Modified g-C₃N₄/NiO nanocomposites for enhanced electrocatalytic efficiency in hydrogen evolution under alkaline conditions

Developing economical and effective hydrogen evolution reaction (HER) electrocatalysts is a key requirement for achieving sustainable energy solutions. In this report, g-C₃N₄/NiO nanocomposites were synthesized via a molten salt-assisted thermal method followed by ultrasonic treatment to achieve uniform integration and optimized interfacial contact. The resulting nanocomposites were systematically characterized by X-ray diffraction (XRD), Fourier-transform infrared spectroscopy (FTIR), and field-emission scanning electron microscopy (FESEM) to confirm their structural, compositional, and morphological features.

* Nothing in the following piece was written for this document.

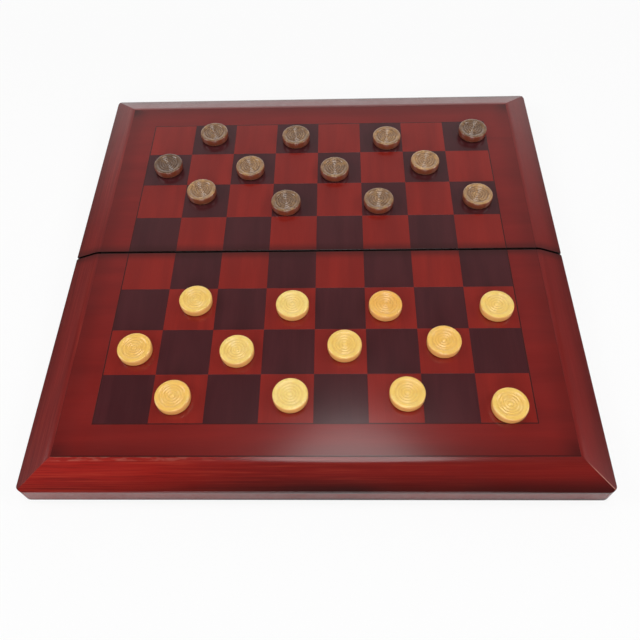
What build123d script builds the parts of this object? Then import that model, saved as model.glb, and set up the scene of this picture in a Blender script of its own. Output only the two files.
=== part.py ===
from build123d import *
from math import atan2, tan
import os

# A folding wooden game case for chess and checkers, lying open with its playing surface up.
# Millimetres. The origin is at the middle of the fold, on the plane that the rims stand on.
# +Z is up, +X is to the right and +Y points from the front half to the back half.

# Playing field
SQUARE = 38.0
COLUMNS = 8
ROWS_PER_HALF = 4
FOLD_TRIM = 1.6
BORDER = 24.2
STRINGING_WIDTH = 0.8
VENEER = 0.6

# Squares whose row and column numbers add up to an odd number are dark
DARK_PARITY = 1
RED_PARITY = 0

# Frame rails
HALF_DEPTH = 23.4
BEVEL_DROP = 7.7
BEVEL_WIDTH = 21.8
SHOULDER_EASE = 2.4
SHOULDER_LAND = 0.2
ARRIS_RADIUS = 1.2
RIM_EASE = 0.8
RIM_WIDTH = 18.0
LEDGE_WIDTH = 6.0
LEDGE_THICKNESS = 5.0
LEDGE_SPLAY = 4.0
CORNER_RADIUS = 6.0
FOLD_CORNER_RADIUS = 1.5
FOLD_GAP = 1.6
HINGE_RAIL_WIDTH = 14.0

# Panel and lining
CORE_THICKNESS = 4.4
FELT_THICKNESS = 1.2
FELT_CLEARANCE = 0.3

# Butt hinges
HINGE_LENGTH = 30.0
HINGE_SPACING = 220.0
LEAF_WIDTH = 11.0
LEAF_THICKNESS = 0.8
LEAF_SET_IN = 0.05
KNUCKLES = 3
KNUCKLE_RADIUS = 1.3
KNUCKLE_CLEARANCE = 0.15
PIN_RADIUS = 0.6
PIN_CLEARANCE = 0.05
PIN_OVERHANG = 0.3
CLOSED_GAP = 0.4
WOOD_CLEARANCE = 0.3
LEAF_CLEARANCE = 0.1

# Closing magnets in the rims
MAGNET_LENGTH = 20.0
MAGNET_WIDTH = 6.0
MAGNET_THICKNESS = 3.0
MAGNET_SPACING = 260.0
MAGNET_SET_IN = 0.15
MAGNET_CLEARANCE = 0.1

# Checkers
CHECKER_DIAMETER = 25.0
CHECKER_THICKNESS = 7.0

# How far each checker stands from the middle of its square, in rows from the back
BROWN_FIRST_ROW = 0
BROWN_OFFSETS = [
    [(0, 3), (-1, -2), (5, -5), (7, 3)],
    [(1, 1), (-2, -3), (-4, -6), (-1, 1)],
    [(-4, 7), (-7, -7), (-5, -6), (2, -2)],
]
LIGHT_FIRST_ROW = 5
LIGHT_OFFSETS = [
    [(4, 5), (2, 0), (-4, -1), (3, -2)],
    [(2, 0), (1, -2), (3, 2), (-1, 5)],
    [(-3, -1), (3, 0), (8, 1), (1, -8)],
]

# Places worked out from the sizes above
FOLD_FACE = FOLD_GAP / 2
FIELD_X = SQUARE * COLUMNS / 2
FIELD_Y = FOLD_FACE + SQUARE * ROWS_PER_HALF - FOLD_TRIM
PANEL_X = FIELD_X + BORDER
PANEL_Y = FIELD_Y + BORDER
CASE_X = PANEL_X + BEVEL_WIDTH
CASE_Y = PANEL_Y + BEVEL_WIDTH
BAND_HEIGHT = HALF_DEPTH - BEVEL_DROP
SHOULDER_FLAT = SHOULDER_EASE + SHOULDER_LAND
CORE_TOP = HALF_DEPTH - VENEER
CORE_BOTTOM = CORE_TOP - CORE_THICKNESS
LEDGE_EDGE = BEVEL_WIDTH + LEDGE_WIDTH
TRAY_X = CASE_X - LEDGE_EDGE
TRAY_Y = CASE_Y - LEDGE_EDGE
HINGE_RAIL_FACE = FOLD_FACE + HINGE_RAIL_WIDTH
AXIS_Z = -CLOSED_GAP / 2
MARGIN = 5.0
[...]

Electrochemical performances were evaluated in alkaline solution, revealing that g-C₃N₄/NiO nanocomposites showed enhanced HER performance compared to NiO nanoparticles. Notably, the nanocomposites achieved a Tafel slope of ∼40 mV/dec and a lower onset potential of –1.30 V versus Ag/AgCl, highlighting their superior catalytic efficiency. The enhanced HER performance could be attributed to the synergistic interface engineering among g-C₃N₄ and NiO, increased surface area, and enhanced electronic conductivity. This work reveals that g-C₃N₄/NiO nanocomposites serve as effective, economical, and robust electro-catalysts for alkaline water-splitting reactions.